CAD and scene scripts
%%

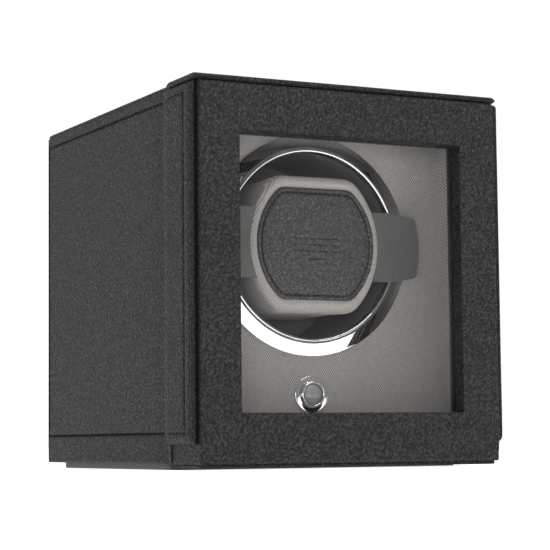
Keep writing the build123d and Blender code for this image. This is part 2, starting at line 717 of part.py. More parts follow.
def make_button(fascia_rear):
    save("button_bezel", make_bezel())
    save("button_lens", make_lens())
    nut_span = (fascia_rear, fascia_rear + BUTTON_NUT)
    nut = plate(RegularPolygon(BUTTON_NUT_RADIUS, 6), nut_span, 0, BUTTON_Z)
    save("button_nut", nut - rod(BUTTON_BARREL, nut_span, 0, BUTTON_Z))
    start = (0, at_depth(BUTTON_SPRING_SPAN[0]), BUTTON_Z)
    length = BUTTON_SPRING_SPAN[1] - BUTTON_SPRING_SPAN[0]
    spring = coil(BUTTON_SPRING_RADIUS, BUTTON_SPRING_WIRE, start, (0, 1, 0), length, BUTTON_SPRING_TURNS)
    save("button_spring", spring)


# Electronics

def make_electronics(fascia_rear):
    places = [(side * SPACER_X, z) for side in (-1, 1) for z in SPACER_Z]
    save("board_spacers", [rod(SPACER_RADIUS, (fascia_rear, BOARD_SPAN[0]), x, z) for x, z in places])
    save("control_board", centred(BOARD_HALF, BOARD_SPAN, BOARD_Z))
    front, rear = BOARD_SPAN
    switch = centred(3, (PLUNGER_SPAN[1], front), (BUTTON_Z - 3, BUTTON_Z + 3))
    switch += rod(PLUNGER_RADIUS, PLUNGER_SPAN, 0, BUTTON_Z)
    lamp = rod(1.5, (51.0, front), 6.2, BUTTON_Z)
    chip = block((-16, -6), (rear, rear + 1.6), (24, 34))
    regulator = block((6, 12), (rear, rear + 2.4), (16, 23))
    capacitor = rod(4.0, (rear, rear + 11.0), 19.0, 20.0)
    header = block((-22, -8), (rear, rear + HEADER_TALL), (14, 19.5))
    save("board_parts", [switch, lamp, chip, regulator, capacitor, header])


def socket_block(half, depth_span, half_height, x):
    """A box centred on the sockets' height."""
    return block((x - half, x + half), depth_span, (SOCKET_Z - half_height, SOCKET_Z + half_height))


def make_rear_sockets():
    """The power inlet and the turning-direction switch, behind a small plate."""
    front = REAR_PLATE_SPAN[0]
    nose_span = (front, DEPTH)
    nose = rod(JACK_NOSE, nose_span, JACK_X, SOCKET_Z)
    slot = socket_block(SWITCH_SLOT[0], nose_span, SWITCH_SLOT[1], SWITCH_X)
    save("rear_plate", centred(REAR_PLATE_HALF, REAR_PLATE_SPAN, REAR_PLATE_Z) - nose - slot)
    jack = socket_block(JACK_HALF, (JACK_FRONT, front), JACK_HALF, JACK_X) + nose
    jack -= rod(JACK_BORE, (DEPTH - JACK_BORE_DEEP, DEPTH), JACK_X, SOCKET_Z)
    jack += rod(JACK_PIN, (DEPTH - JACK_BORE_DEEP - 0.5, DEPTH - 2), JACK_X, SOCKET_Z)
    save("dc_jack", jack)
    body = socket_block(SWITCH_HALF, SWITCH_SPAN, SWITCH_HALF_HEIGHT, SWITCH_X)
    ear = (SWITCH_SPAN[0], front)
    ear_x = (SWITCH_X - SWITCH_EAR, SWITCH_X - SWITCH_HALF)
    body += block(ear_x, ear, (SOCKET_Z - SWITCH_HALF_HEIGHT, SOCKET_Z + SWITCH_HALF_HEIGHT))
    save("direction_switch", body)
    step = front - 0.4
    slider = socket_block(SLIDER_FOOT[0], (SWITCH_SPAN[1] + 0.3, step), SLIDER_FOOT[1], SWITCH_X)
    slider += socket_block(SLIDER_TIP[0], (step, DEPTH - PLAY), SLIDER_TIP[1], SWITCH_X)
    save("direction_knob", slider)


def make_battery_bay():
    tray = centred(BAY_HALF, (BAY_FRONT, BACK_BOARD_FRONT), BAY_Z)
    tray += centred(BAY_FRAME_HALF, (BACK_BOARD_FRONT, DEPTH), BAY_FRAME_Z)
    hollow_z = (BAY_Z[0] + BAY_WALL, BAY_Z[1] - BAY_WALL)
    tray -= block(BAY_INNER_X, (BAY_FRONT + BAY_WALL, DEPTH - BAY_WALL), hollow_z)
    mouth_z = (BAY_HINGE_Z - BAY_DOOR_THICK / 2 - BAY_PLAY, BAY_DOOR_TOP + BAY_PLAY)
    tray -= centred(BAY_DOOR_HALF + BAY_PLAY, (DEPTH - BAY_DOOR_THICK - BAY_PLAY, DEPTH), mouth_z)
    hinge_depth = DEPTH - BAY_DOOR_THICK / 2
    pin_end = BAY_DOOR_HALF + BAY_PIN_REACH
    socket_end = pin_end + BAY_PIN_PLAY
    tray -= cross_rod(BAY_PIN + BAY_PIN_PLAY, (-socket_end, socket_end), hinge_depth, BAY_HINGE_Z)
    save("battery_tray", tray)

    lid = centred(BAY_DOOR_HALF, (DEPTH - BAY_DOOR_THICK, DEPTH), (BAY_HINGE_Z, BAY_DOOR_TOP))
    lid += cross_rod(BAY_DOOR_THICK / 2, (-BAY_DOOR_HALF, BAY_DOOR_HALF), hinge_depth, BAY_HINGE_Z)
    lid += cross_rod(BAY_PIN, (-pin_end, pin_end), hinge_depth, BAY_HINGE_Z)
    lid -= cross_rod(BAY_THUMB_NOTCH, (-9, 9), DEPTH + BAY_THUMB_NOTCH - 1, BAY_DOOR_TOP)
    save("battery_door", lid)

    cell = cross_rod(CELL_RADIUS, (-CELL_HALF, CELL_HALF), CELL_DEPTH, CELL_Z)
    nipple_end = CELL_HALF + CELL_NIPPLE[1]
    cell += cross_rod(CELL_NIPPLE[0], (CELL_HALF, nipple_end), CELL_DEPTH, CELL_Z)
    save("battery_cell", cell)
    leaf_depths = (CELL_DEPTH - CONTACT_HALF, CELL_DEPTH + CONTACT_HALF)
    leaf = block((nipple_end, BAY_INNER_X[1]), leaf_depths, (CELL_Z - CONTACT_HALF, CELL_Z + CONTACT_HALF))
    start = (BAY_INNER_X[0] + 0.5, at_depth(CELL_DEPTH), CELL_Z)
    spring = coil(CONTACT_COIL_RADIUS, CONTACT_COIL_WIRE, start, (1, 0, 0), CONTACT_COIL_LENGTH, 2)
    save("battery_contacts", [leaf, spring])


def looped_lead(start, back, outer, down, front, x):
    """A wire that runs back from its start, out to a side wall, down it, forward, and in to the header."""
    start_x, start_depth, start_z = start
    socket = BOARD_SPAN[1] + HEADER_TALL
    return lead([
        start,
        (start_x, back, start_z),
        (outer, back, start_z),
        (outer, back, down),
        (outer, socket + front, down),
        (x, socket + front, HEADER_Z),
        (x, socket, HEADER_Z),
    ])


def make_leads():
    """Two wires from the motor and two from the power inlet, all to the control board's header."""
    leads = []
    for index in (0, 1):
        back = 3.0 * index
        outer = 2.0 * index
        front = 4.0 * index
        header = 2.5 * index
        start = (10.0 * index - 5.0, MOTOR_REAR - MOTOR_CAP, PINION_Z)
        run = (MOTOR_REAR + 8 + back, -47 - outer, 34 + back)
        leads.append(looped_lead(start, *run, 16 + front, header - 20))
        start = (JACK_X - 3.0 + 5.0 * index, JACK_FRONT, SOCKET_Z)
        run = (JACK_FRONT - 8 - back, -54 - outer, 24 + back)
        leads.append(looped_lead(start, *run, 26 + front, header - 14))
    save("internal_leads", leads)


case_magnets = make_magnets((CASE_FRONT, CASE_FRONT + MAGNET_DEEP))
door_magnets = make_magnets((DOOR_REAR - MAGNET_DEEP, DOOR_REAR))
make_cabinet(case_magnets)
fascia_back = make_fascia()
make_door(door_magnets)
make_drive()
make_chassis(fascia_back)
make_cuff()
make_button(fascia_back)
make_electronics(fascia_back)
make_rear_sockets()
make_battery_bay()
make_leads()
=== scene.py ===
# The looks of the watch winder box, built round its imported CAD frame.
# Shapes are worked out in millimetres and written to meshes in metres.
# Depths are counted backwards from the front face, as in the CAD model.
import math

import bmesh
import bpy
import numpy as np
from mathutils import Matrix, Vector


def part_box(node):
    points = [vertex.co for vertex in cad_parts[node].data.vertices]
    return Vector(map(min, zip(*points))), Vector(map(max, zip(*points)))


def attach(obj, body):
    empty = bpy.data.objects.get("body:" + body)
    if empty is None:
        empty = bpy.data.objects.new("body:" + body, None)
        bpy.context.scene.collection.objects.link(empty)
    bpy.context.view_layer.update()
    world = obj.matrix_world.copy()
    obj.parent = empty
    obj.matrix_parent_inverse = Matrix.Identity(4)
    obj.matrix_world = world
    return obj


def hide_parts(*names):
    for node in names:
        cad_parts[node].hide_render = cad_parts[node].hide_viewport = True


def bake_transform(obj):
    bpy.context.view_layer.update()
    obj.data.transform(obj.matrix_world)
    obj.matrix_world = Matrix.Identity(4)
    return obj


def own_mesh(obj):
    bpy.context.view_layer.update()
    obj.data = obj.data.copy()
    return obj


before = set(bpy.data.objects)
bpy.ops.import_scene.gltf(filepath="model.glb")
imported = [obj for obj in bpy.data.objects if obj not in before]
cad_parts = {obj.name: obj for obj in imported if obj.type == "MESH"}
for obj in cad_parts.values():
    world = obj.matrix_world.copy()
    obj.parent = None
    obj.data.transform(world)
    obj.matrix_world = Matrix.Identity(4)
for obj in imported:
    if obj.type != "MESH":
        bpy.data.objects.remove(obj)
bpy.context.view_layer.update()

MM = 0.001


def mm_box(node):
    """The lowest and highest corners of a CAD node, in millimetres."""
    low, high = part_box(node)
    return np.array(low) / MM, np.array(high) / MM


FACE_LOW, FACE_HIGH = mm_box("door_face_leather")
FRONT = FACE_LOW[1]


def depths(low, high):
    """How far behind the front face a box starts and ends."""
    return low[1] - FRONT, high[1] - FRONT


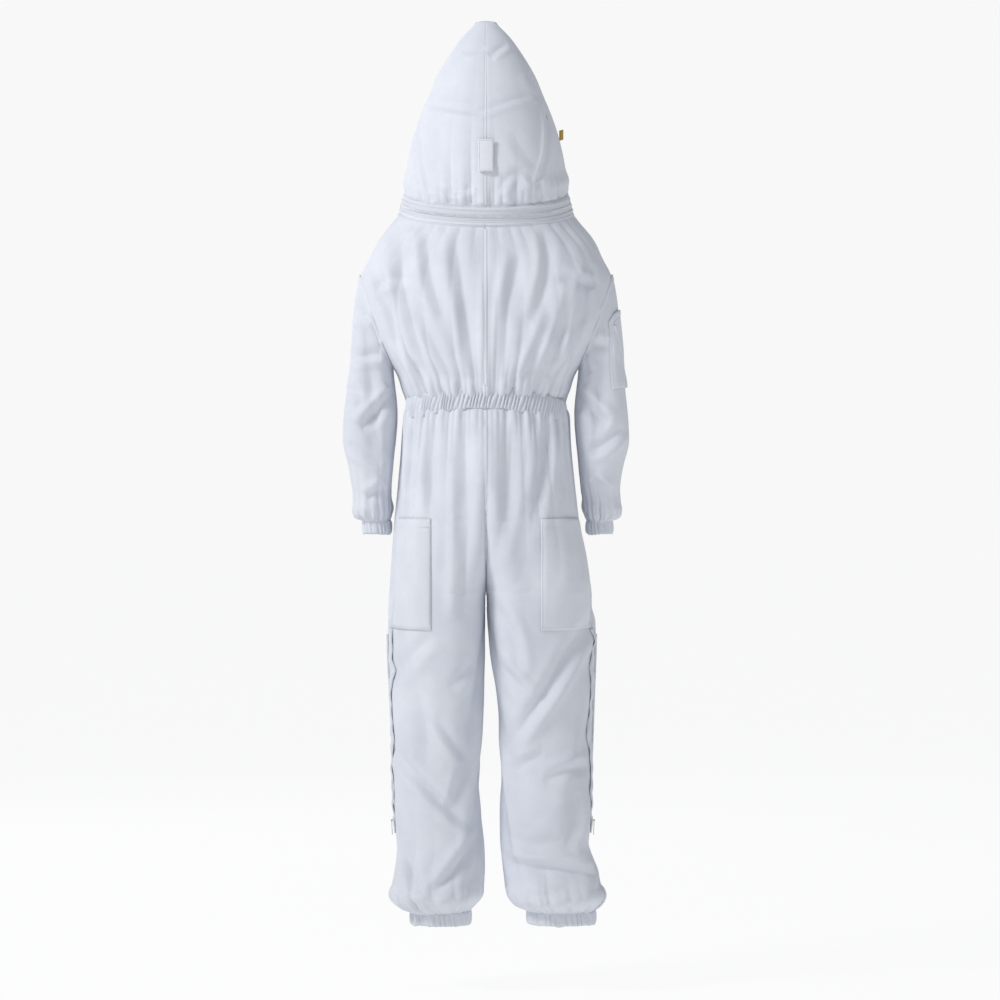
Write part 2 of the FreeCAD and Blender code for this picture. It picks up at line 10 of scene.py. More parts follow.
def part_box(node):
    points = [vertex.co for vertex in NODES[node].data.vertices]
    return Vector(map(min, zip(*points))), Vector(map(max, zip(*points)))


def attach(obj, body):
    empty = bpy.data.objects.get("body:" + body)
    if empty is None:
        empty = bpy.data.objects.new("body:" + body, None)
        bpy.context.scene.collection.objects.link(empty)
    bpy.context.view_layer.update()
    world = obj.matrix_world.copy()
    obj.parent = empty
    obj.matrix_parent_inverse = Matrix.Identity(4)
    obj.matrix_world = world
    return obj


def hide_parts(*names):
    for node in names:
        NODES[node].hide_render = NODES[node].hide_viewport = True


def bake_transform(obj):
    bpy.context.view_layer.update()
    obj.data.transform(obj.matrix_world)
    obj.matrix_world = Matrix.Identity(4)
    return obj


# A white beekeeping coverall with its hood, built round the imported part. Metres; +Z up, front -Y,
# wearer's left +X. Each soft piece starts as a grid sampled from the part's own shells. The torso, legs and
# sleeves are given the spare cloth that their elastics gather, and settle over a dress form by cloth
# simulation. Pleats and folds are then pressed in, and the cloth is cut into panels along its seams.

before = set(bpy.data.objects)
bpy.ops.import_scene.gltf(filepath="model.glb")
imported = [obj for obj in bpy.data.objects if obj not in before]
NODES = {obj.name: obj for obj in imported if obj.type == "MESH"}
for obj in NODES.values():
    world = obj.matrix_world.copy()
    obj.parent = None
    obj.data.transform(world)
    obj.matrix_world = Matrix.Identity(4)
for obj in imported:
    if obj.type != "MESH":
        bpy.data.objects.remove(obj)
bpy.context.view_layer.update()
SEED = 7

# Cloth, in metres
CLOTH_THICKNESS = 0.0009
SIDE_SEAM_Y = 0.025

# Grids: rows run down, and columns from the front past the wearer's left
FINE, FINE_COLUMNS, SLEEVE_FINE = 2, 3, 4  # how many times a simulated grid is refined, down and round
TORSO_ROWS, TORSO_QUARTER = 44, 32
LEG_ROWS = 126
SLEEVE_ROWS, SLEEVE_COLUMNS = 64, 36
HOOD_ROWS = 120
HOOD_COLUMNS = [40, 20, 44]  # half of the veil, one side band, half of the back
QUARTER = TORSO_QUARTER * FINE_COLUMNS
HOOD_SEAMS = [40, 60, 104, 148, 168]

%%

TO BE DONE –
Your task is to reproduce exactly the lines beginning at the line containing "make_chassis(fascia_back)" and ending at the line containing "obj.data = obj.data.copy()", inclusive.

RESPONSE –
make_chassis(fascia_back)
make_cuff()
make_button(fascia_back)
make_electronics(fascia_back)
make_rear_sockets()
make_battery_bay()
make_leads()
=== scene.py ===
# The looks of the watch winder box, built round its imported CAD frame.
# Shapes are worked out in millimetres and written to meshes in metres.
# Depths are counted backwards from the front face, as in the CAD model.
import math

import bmesh
import bpy
import numpy as np
from mathutils import Matrix, Vector


def part_box(node):
    points = [vertex.co for vertex in cad_parts[node].data.vertices]
    return Vector(map(min, zip(*points))), Vector(map(max, zip(*points)))


def attach(obj, body):
    empty = bpy.data.objects.get("body:" + body)
    if empty is None:
        empty = bpy.data.objects.new("body:" + body, None)
        bpy.context.scene.collection.objects.link(empty)
    bpy.context.view_layer.update()
    world = obj.matrix_world.copy()
    obj.parent = empty
    obj.matrix_parent_inverse = Matrix.Identity(4)
    obj.matrix_world = world
    return obj


def hide_parts(*names):
    for node in names:
        cad_parts[node].hide_render = cad_parts[node].hide_viewport = True


def bake_transform(obj):
    bpy.context.view_layer.update()
    obj.data.transform(obj.matrix_world)
    obj.matrix_world = Matrix.Identity(4)
    return obj


def own_mesh(obj):
    bpy.context.view_layer.update()
    obj.data = obj.data.copy()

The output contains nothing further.